RE: I'll show you mine if you show me, er, mine

2005-03-04 Thread Whyte, William
I haven't read the original paper, and I have a great deal of
respect for Markus Jakobsson. However, techniques that establish
that the parties share a weak secret without leaking that secret
have been around for years -- Bellovin and Merritt's DH-EKE,
David Jablon's SPEKE. And they don't require either party to
send the password itself at the end.

William

 -Original Message-
 From: [EMAIL PROTECTED] [mailto:[EMAIL PROTECTED] 
 Sent: Wednesday, February 23, 2005 7:30 AM
 To: cryptography@metzdowd.com; [EMAIL PROTECTED]; 
 [EMAIL PROTECTED]
 Subject: Re: I'll show you mine if you show me, er, mine
 
 
 R.A. Hettinga [EMAIL PROTECTED] forwarded:
 
 Briefly, it works like this: point A transmits an encrypted 
 message to point
 B. Point B can decrypt this, if it knows the password. The 
 decrypted text is
 then sent back to point A, which can verify the decryption, 
 and confirm that
 point B really does know point A's password.

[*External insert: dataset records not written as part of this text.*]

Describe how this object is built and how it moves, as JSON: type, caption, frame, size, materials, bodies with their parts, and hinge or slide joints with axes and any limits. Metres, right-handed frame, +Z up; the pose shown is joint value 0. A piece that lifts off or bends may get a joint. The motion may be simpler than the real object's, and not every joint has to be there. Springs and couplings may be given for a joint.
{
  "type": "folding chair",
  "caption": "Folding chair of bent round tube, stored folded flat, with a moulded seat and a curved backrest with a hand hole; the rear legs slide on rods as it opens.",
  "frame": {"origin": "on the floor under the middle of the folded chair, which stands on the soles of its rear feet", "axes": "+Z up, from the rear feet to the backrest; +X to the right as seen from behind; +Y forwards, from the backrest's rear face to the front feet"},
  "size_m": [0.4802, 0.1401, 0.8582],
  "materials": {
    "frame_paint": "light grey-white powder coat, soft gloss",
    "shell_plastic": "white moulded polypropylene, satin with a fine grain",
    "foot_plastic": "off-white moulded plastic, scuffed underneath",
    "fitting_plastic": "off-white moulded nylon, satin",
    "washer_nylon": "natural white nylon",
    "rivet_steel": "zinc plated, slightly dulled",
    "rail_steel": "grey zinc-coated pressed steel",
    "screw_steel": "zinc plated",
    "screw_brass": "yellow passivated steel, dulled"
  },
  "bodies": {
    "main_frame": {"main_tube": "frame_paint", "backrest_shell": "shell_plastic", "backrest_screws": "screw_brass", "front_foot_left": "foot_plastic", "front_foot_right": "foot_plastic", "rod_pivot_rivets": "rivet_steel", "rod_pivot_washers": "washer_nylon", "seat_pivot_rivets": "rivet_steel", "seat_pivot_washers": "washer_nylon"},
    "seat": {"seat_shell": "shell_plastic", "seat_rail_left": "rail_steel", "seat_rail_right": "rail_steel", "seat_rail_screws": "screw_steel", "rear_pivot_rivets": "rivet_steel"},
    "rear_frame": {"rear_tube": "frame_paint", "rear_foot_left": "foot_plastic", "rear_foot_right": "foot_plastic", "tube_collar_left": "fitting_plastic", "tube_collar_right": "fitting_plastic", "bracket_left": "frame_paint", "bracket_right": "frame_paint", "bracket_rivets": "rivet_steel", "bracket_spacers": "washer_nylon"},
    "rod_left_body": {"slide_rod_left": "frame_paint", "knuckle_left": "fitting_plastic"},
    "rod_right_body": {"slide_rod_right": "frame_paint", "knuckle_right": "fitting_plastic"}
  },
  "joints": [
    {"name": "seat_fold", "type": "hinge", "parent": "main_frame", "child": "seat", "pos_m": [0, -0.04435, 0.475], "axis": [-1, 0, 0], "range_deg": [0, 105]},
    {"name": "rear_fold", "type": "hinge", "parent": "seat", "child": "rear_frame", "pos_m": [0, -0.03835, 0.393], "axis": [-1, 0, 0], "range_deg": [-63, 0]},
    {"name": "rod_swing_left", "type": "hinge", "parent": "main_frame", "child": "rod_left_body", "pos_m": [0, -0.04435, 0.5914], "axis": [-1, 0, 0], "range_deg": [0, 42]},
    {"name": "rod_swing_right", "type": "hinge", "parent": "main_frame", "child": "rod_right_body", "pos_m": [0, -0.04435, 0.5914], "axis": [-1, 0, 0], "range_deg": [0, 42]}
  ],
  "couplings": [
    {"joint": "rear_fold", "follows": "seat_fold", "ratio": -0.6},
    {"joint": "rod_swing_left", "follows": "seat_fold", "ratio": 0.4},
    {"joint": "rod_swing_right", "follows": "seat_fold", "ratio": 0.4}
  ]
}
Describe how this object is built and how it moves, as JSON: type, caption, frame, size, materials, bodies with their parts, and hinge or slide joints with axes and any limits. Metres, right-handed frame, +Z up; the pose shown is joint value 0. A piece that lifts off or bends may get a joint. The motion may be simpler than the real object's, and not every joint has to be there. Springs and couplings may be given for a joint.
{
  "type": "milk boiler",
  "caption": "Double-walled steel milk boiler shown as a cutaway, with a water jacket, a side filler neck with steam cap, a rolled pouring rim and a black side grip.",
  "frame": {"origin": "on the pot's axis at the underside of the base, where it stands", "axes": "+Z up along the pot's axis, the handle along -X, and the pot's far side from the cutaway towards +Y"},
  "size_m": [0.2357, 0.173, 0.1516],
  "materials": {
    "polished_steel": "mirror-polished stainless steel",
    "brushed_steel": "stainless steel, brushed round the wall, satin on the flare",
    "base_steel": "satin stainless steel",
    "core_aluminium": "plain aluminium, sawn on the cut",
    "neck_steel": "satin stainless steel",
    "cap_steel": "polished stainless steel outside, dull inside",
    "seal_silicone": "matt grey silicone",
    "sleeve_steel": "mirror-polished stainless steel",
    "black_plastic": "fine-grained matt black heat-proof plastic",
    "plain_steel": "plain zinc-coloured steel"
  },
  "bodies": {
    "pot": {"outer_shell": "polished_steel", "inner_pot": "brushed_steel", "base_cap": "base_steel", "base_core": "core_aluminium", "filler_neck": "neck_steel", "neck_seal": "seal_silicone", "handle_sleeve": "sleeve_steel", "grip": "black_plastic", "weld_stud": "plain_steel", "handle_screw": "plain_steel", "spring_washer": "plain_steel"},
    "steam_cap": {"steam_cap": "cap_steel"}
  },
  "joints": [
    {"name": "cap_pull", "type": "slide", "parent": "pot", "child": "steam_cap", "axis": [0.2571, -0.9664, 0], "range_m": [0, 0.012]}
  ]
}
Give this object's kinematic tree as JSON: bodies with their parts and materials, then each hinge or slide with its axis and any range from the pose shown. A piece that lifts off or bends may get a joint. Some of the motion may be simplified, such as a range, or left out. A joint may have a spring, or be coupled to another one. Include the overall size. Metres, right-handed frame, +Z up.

Point A then 
 sends the password
 to point B to confirm that it really is point A, and knows 
 its own password.
 
 Isn't this a Crypto 101 mutual authentication mechanism (or at least a
 somewhat broken reinvention of such)?  If the exchange to 
 prove knowledge of
 the PW has already been performed, why does A need to send 
 the PW to B in the
 last step?  You either use timestamps to prove freshness or 
 add an extra
 message to exchange a nonce and then there's no need to send 
 the PW.  Also in
 the above B is acting as an oracle for password-guessing 
 attacks, so you don't
 send back the decrypted text but a recognisable-by-A 
 encrypted response, or
 garbage if you can't decrypt it, taking care to take the same 
 time whether you
 get a valid or invalid message to avoid timing attacks.  Blah 
 blah Kerberos
 blah blah done twenty years ago blah blah a'om bomb blah blah.
 
 (Either this is a really bad idea or the details have been 
 mangled by the
 Register).
 
 Peter.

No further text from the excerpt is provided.